A representative of a Palestinian family will come to the distribution hub and collect a five-day supply of food from the American company. The IDF expects that each hub can serve 300,000 people per week. Aid trucks carrying supplies for hospitals and flour for bakeries would continue to be sent into Gaza for the time being.

The military said Sunday that since the resumption of fighting in the Gaza Strip, it had struck over 2,900 targets, killing at least 800 terror operatives, among them some 50 senior officials and mid-level commanders, and over a dozen terrorists who participated in the October 7 onslaught.

The numbers refer to terror operatives whose deaths have been confirmed by name and ID number, though the military estimates that many more have been killed.

Hamas claims that over 3,785 Palestinians have been killed in that time. The figure has not been verified and does not differentiate between civilians and combatants.

People watch as smoke billows following an Israeli strike in Jabalia, in the northern Gaza Strip on May 25, 2025. (Bashar TALEB / AFP)

The IDF said there have been no recent changes to its airstrike policy, including what sort of collateral damage and how many civilian casualties are permissible during operations in Gaza.

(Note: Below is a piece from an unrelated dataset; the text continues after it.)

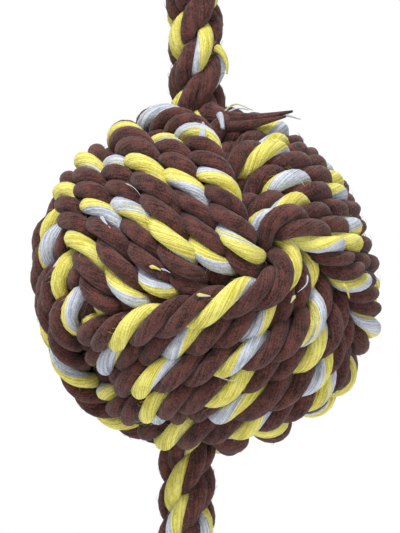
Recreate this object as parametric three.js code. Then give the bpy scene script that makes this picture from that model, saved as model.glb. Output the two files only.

According to the IDF, there has also been no change to the amount of collateral damage in strikes in practice, and the combatant-to-civilian deaths ratio has remained relatively the same throughout the war, with two to three civilians killed for every dead Hamas terror operative.

The military said that it is working to minimize the number of civilian casualties, and stresses that Hamas uses Gaza’s civilians as human shields, fighting from civilian areas, including homes, hospitals, schools, and mosques.

The Hamas-run Gaza health ministry says more than 53,000 people in the Strip have been killed or are presumed dead in the fighting so far. Israel says it has killed some 20,000 combatants in battle as of January and another 1,600 terrorists inside Israel on October 7.